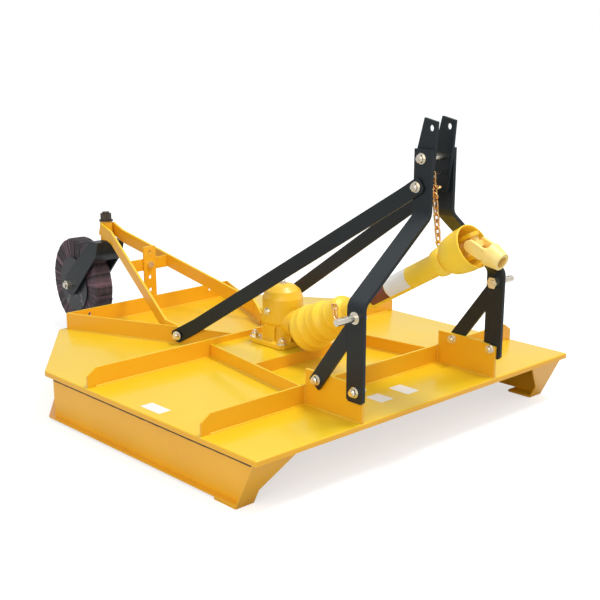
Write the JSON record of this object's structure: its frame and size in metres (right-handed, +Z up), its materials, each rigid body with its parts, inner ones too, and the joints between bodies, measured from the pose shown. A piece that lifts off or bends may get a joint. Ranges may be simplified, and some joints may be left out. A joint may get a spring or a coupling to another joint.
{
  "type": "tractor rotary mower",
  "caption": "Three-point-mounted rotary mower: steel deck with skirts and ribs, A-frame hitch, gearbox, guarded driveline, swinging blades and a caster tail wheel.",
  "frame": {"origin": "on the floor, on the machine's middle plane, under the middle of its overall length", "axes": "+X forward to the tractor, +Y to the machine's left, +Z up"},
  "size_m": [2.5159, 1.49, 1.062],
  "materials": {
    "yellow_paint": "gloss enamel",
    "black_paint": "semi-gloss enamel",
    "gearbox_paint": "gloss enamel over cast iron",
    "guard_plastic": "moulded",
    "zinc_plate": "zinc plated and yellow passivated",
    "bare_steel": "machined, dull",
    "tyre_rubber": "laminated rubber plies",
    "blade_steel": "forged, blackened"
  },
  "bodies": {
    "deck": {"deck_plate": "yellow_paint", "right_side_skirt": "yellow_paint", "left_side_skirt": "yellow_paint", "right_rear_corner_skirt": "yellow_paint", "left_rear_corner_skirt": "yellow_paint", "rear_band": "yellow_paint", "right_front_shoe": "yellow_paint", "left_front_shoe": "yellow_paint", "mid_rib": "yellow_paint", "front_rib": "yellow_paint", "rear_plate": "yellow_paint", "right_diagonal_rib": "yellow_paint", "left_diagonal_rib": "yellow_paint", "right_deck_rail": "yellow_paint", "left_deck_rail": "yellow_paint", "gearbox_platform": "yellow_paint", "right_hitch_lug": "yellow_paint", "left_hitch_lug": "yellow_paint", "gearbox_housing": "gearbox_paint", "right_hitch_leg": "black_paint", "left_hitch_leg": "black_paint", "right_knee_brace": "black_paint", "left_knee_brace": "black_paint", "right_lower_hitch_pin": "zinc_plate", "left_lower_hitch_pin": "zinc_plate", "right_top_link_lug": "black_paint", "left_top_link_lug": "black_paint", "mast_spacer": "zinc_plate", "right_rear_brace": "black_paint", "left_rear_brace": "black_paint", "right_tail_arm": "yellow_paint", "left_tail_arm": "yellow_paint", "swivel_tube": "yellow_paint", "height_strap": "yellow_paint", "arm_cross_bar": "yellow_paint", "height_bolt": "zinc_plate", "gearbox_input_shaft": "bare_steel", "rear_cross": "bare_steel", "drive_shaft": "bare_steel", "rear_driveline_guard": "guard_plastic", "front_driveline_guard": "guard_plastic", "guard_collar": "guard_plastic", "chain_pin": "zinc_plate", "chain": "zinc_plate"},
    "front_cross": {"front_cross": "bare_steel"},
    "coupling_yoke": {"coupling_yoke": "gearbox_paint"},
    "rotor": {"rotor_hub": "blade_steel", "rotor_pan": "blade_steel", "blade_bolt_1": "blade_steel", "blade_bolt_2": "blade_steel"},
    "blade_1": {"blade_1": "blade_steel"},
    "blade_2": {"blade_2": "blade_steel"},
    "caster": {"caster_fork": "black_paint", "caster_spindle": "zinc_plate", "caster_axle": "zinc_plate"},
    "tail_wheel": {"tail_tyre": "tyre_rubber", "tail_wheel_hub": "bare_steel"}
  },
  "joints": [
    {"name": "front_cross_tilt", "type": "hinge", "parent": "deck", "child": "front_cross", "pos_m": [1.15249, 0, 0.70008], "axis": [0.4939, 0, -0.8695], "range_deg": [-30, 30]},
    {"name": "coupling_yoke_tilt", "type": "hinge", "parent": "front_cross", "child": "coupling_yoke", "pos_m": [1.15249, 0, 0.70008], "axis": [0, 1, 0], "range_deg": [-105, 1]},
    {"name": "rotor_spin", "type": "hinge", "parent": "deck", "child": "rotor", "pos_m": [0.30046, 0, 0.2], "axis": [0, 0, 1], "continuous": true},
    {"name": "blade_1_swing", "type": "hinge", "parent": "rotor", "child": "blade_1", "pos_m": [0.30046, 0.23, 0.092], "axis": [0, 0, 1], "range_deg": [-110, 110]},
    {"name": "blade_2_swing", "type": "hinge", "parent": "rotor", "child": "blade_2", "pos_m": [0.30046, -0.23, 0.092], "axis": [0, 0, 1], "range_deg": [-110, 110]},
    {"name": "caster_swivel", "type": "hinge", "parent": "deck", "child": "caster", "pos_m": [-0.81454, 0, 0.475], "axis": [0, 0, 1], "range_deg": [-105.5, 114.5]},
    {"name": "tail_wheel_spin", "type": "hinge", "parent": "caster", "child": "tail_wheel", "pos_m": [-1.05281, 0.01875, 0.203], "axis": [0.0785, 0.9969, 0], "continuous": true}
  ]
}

==

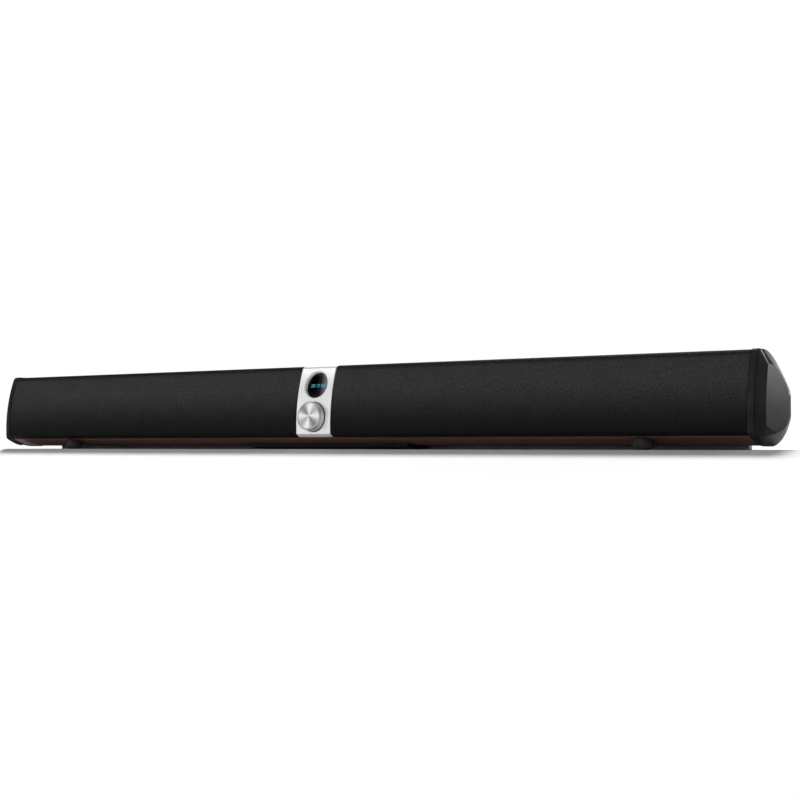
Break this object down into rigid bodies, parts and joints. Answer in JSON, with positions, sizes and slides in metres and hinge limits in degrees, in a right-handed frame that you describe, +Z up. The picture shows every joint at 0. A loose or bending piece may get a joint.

- STATED EXERCISE
Which lines contain the word "handed"? Return each of them.

- WRITTEN SOLUTION
Write the JSON record of this object's structure: its frame and size in metres (right-handed, +Z up), its materials, each rigid body with its parts, inner ones too, and the joints between bodies, measured from the pose shown. A piece that lifts off or bends may get a joint. Ranges may be simplified, and some joints may be left out. A joint may get a spring or a coupling to another joint.
Break this object down into rigid bodies, parts and joints. Answer in JSON, with positions, sizes and slides in metres and hinge limits in degrees, in a right-handed frame that you describe, +Z up. The picture shows every joint at 0. A loose or bending piece may get a joint.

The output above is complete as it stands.